Ainsi, la Chine a connu pendant les 15 ans d’existence des BRICS, une croissance moyenne supérieure à 8 % ; contre 6 % pour l’Inde et des taux bien plus faibles, 2 à 3 % pour les trois autres membres. L’Inde réduit maintenant l’écart avec son puissant voisin ; mais, à lui seul, le PIB chinois pèse plus de deux fois les PIB combinés de ses partenaires. Les autres demeurent à la traîne.
Disparité économique, mais aussi politique. Bien qu’imparfaite, voire en recul, la démocratie reste la règle en Inde, au Brésil, en Afrique du Sud ; alors qu’en Russie la situation s’est dégradée et qu’en Chine le système s’est durci.
S’agissant des alliances et des relations bilatérales, les nuages ne se sont pas estompés entre certains membres. La Russie est pratiquement en état de co-belligérance avec les pays de l’OTAN et sous le coup de sanctions occidentales. Pourtant, excepté pour le recours au dollar, ses partenaires des BRICS n’appliquent pas les sanctions occidentales. Ils ont même accru leurs achats à la Russie, en contournant le dollar. Pour eux, il n’est de sanction universelle que celles adoptées dans le cadre de l’ONU.
Ainsi, la Chine a vu ses rapports avec Washington et, dans son sillage avec l’Europe, se tendre au plan économique. Avec la politique de découplage, rebaptisé pudiquement dé-risquage, menée par les États-Unis, suivis par l’Europe.
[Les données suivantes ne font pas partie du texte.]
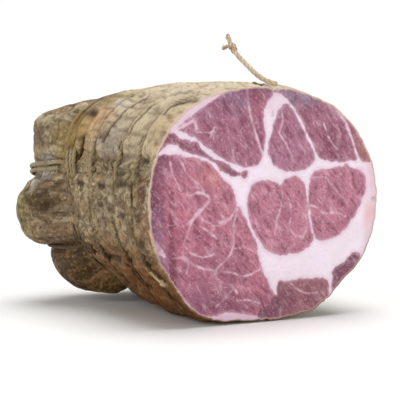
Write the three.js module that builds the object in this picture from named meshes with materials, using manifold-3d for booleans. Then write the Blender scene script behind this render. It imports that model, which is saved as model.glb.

Les échanges commerciaux et les investissements sino-occidentaux restent cependant à un niveau élevé, mais en décélération.
De son côté, le président LULA tient un discours offensif vis-à-vis de Washington, tandis que Narendra MODI réaffirme sa politique de multi-alignement et le refus d’être acculé à choisir entre deux camps.
Les relations de Delhi avec la Chine se sont dégradées du fait des combats à la frontière en 2021, mais, en adhérant au Quad, aux côtés de l’Australie, du Japon et des États-Unis, New Delhi n’entre pas pour autant dans une alliance militaire avec les États-Unis. Elle renforce sa main vis à vis de Pékin sans s’aligner ni même s’allier. L’attitude foncièrement protectionniste de l’Inde n’aide pas au plan des échanges commerciaux bilatéraux comme régionaux mais le principal problème bilatéral avec la Chine est celui du différend frontalier sur lequel les deux pays paraissent disposés à progresser. Un modus vivendi n’est donc pas à écarter.
Malgré ces profondes différences, les BRICS ont eu à cœur de maintenir leurs liens. Les heurts meurtriers dans l’Himalaya, l’invasion russe de l’Ukraine, la présidence du pro-Trump Bolsanero n’ont pas provoqué l’éclatement du groupe.
En effet, la volonté de prendre du champ vis à vis d’un Occident volontiers sûr de lui et dominateur, de réaménager un dispositif multilatéral qui fait la part belle à Washington et à l’Europe, les doubles-standards et l’unilatéralisme déployés au nom des grands principes (ou pas) fournissent les éléments d’un dénominateur commun suffisamment solide pour transcender les divergences.
La Chine offre, sinon une alternative, au moins un contrepoids utile à une Amérique ou à une Europe qui sont jugées comme mues par leurs seuls intérêts. Anita DUNN, Conseillère à la Maison Blanche, ne vient-elle pas de déclarer que l’effort financier pour les infrastructures au Sud était nécessaire pour que les États-Unis « dirigent le monde ». Ursula Van Der LEYEN avait tenu des propos assez semblables en début d’année, ne mettant en avant que les seuls intérêts stratégiques de l’Europe, pour faire face à la Chine.